Yahoo! works hard to maintain consumer trust with our users had have gone to market with tools like Ad Interest Manager, which allows you to see what your profile looks like and how you're categorized. You can opt in, you can opt out, you can change it.
Those kinds of controls inspire better, stronger consumer confidence.
Who do you consider to be the target customer for the new retargeting product? And how is that target customer different than what Dapper was going after pre-acquisition?
We're going to go after very similar verticals in comparison to where Dapper started. We can already see with our existing, early customers in retail and travel that they are having tremendous results. We've got a travel client that doubled their conversion rate above retargeting with this solution. That's impressive and hard to do. We definitely see those two categories having a real affinity for the solution. There are a lot of other verticals that we can take it in and we're experimenting in, but that's where Dapper's wheelhouse was.
We're going to be able to take the Yahoo salesforce - and obviously the much greater reach and penetration of that salesforce - and go and sell it much more broadly than Dapper could as a startup.
Is there a minimum buy to this Yahoo Personalized Retargeting offering? Or a minimum sale?
There's actually no initial minimum to get up running, but what we do is qualify customers who will use it. So number one: you need at least one and a half million uniques on your site a month, and you need to be able to get up to a minimum spend (of) $170,000 annually. It's a pretty low number for where you typically see minimums and that has a lot to do with the uniqueness of the Dapper technology.
They've automated many things that - especially when you're dealing with Smart Ads or dynamic ad creation - typically require manual effort. Campaign minimums you hear about in the industry are higher because they haven't been automated.

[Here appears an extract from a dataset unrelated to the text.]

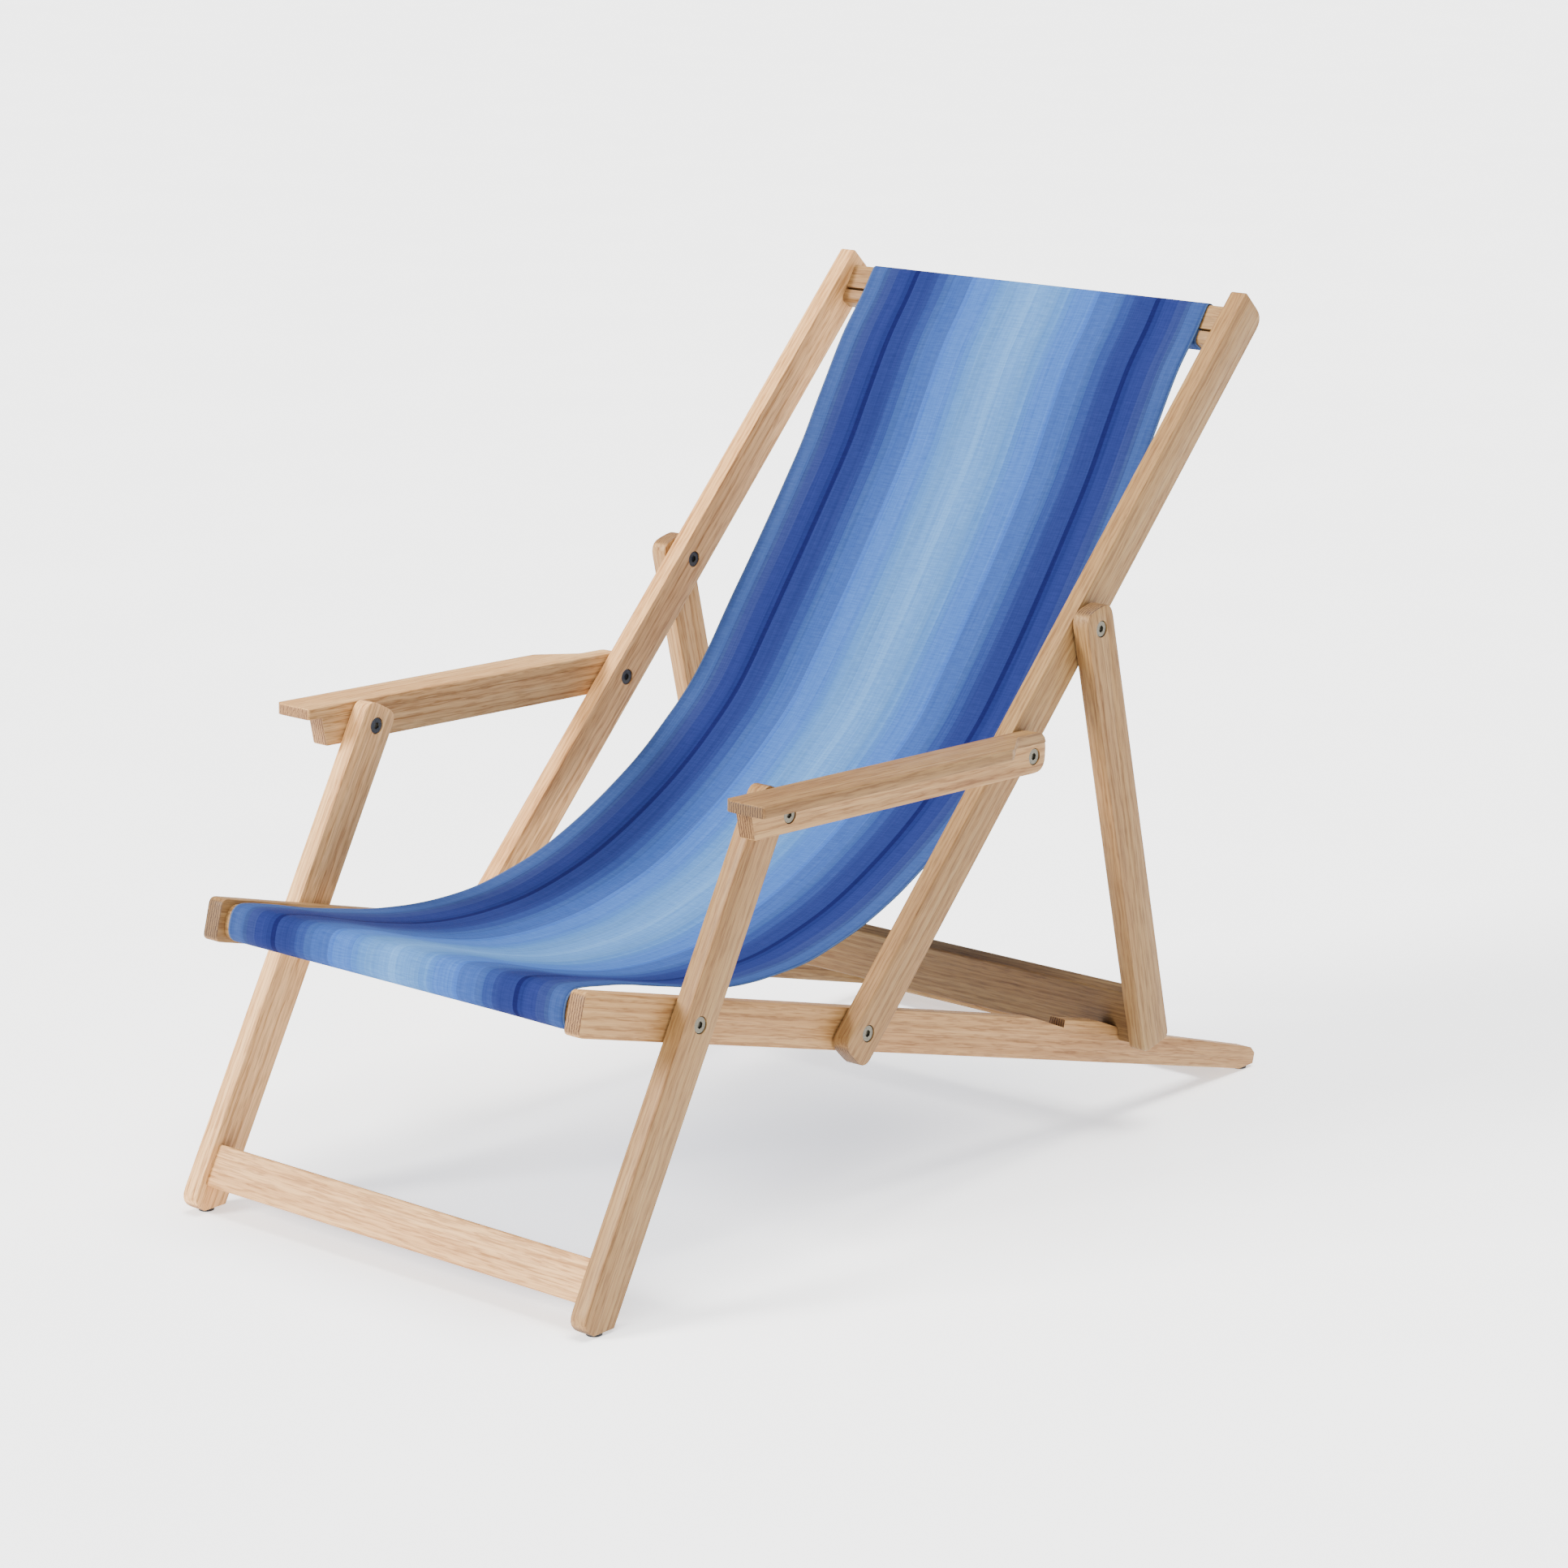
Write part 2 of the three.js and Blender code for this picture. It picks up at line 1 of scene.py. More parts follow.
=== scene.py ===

Is Yahoo going to get to leverage its data in a new and interesting way with Dapper technology?
We’re going to take the technology that Dapper has developed and power it with Yahoo datasets which are not, today, different from what they were before we acquired Dapper. Search re-targeting is the one that's probably most relevant here because that's where we see people: at the bottom of the funnel, searching on a product category, searching on a competitive product and searching for related products. The technology gives us an ability to broaden the re-targeting audience.
It would seem like sourcing inventory through an exchange - especially if you're offering CPA and CPC pricing - might make the best sense. Are there any plans to buy through RMX or, as you said, continue..?

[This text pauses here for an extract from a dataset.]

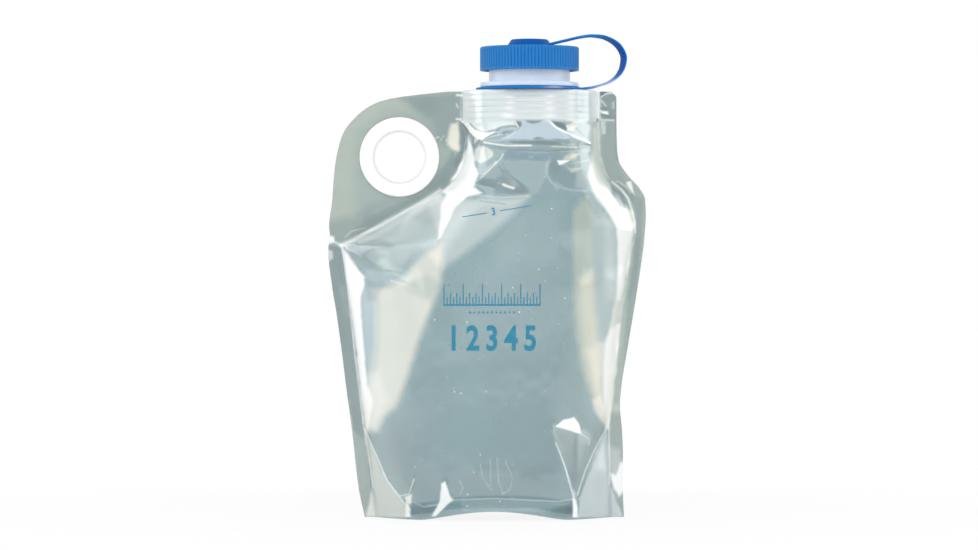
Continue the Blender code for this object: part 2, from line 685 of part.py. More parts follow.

Absolutely. The supply sources for this will include Yahoo's owned and operated inventory, and all of our extended inventory on Yahoo Network Plus, which is our branding for the network. The network includes access to inventory we get through the Right Media Exchange. It includes access to inventory we get through managed media buying - so spot buying that we do. Also, Dapper brings some capabilities to market in terms of getting access to inventory from new sources.

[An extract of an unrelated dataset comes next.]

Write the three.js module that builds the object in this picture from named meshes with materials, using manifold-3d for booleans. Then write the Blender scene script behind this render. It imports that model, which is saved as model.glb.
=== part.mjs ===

Why the rebranding to Yahoo! Network Plus?
Yahoo has grown its network business a lot over the past three years. Since the acquisitions of BlueLithium and Right Media, the company's invested a lot in growing its network. We've reached the point at which we believe we're the leader in display-ad-network space in the US, and so we wanted to more clearly denote that for the marketplace. The challenge we have is that Yahoo is such a well-known brand name and people think of Yahoo as the consumer sites - and they don't always think of us as a network. What we're trying to do is take all the assets and clearly denote for the marketplace the business that we're in.
Are there any other ways to quantify Yahoo! being a leader in display?
As I said, we believe we've achieved a triple crown, which is reach, impressions served, and media spent. It's hard to come up with other measures that are meaningful.
My last question for you: Aol announced its Project Devil initiative which includes bigger, more integrated ads likely driving higher CPMs. Can you talk about any initiatives towards “big ads” within your Yahoo! Network Plus strategy?
Actually, let me speak a little bit more broadly to that in Yahoo!'s display business overall. Yahoo! has two marketplaces. We have our premium display marketplace, which is sold on a guaranteed basis and is the more traditional business that Yahoo! has been in. Yahoo! Network Plus is our non-guaranteed auction marketplace run on Right Media. In the premium display business, we've done a lot over the past year in terms of launches around expanding, growing the creative canvas. For example, we launched our log-in page ad. To me, these ads feel like a magazine ad in terms of visual impact.
We also launched units that were initially introduced by the Online Publishers Association. There's a push-down and those types of ad units, which are bigger than the standard IAB units. We're launching those all over Yahoo! Properties.
The scope of inventory available in those sizes has been growing throughout the year. To date, we don't make that inventory available on an auction basis. We believe there's scarcity and value in premium pricing there.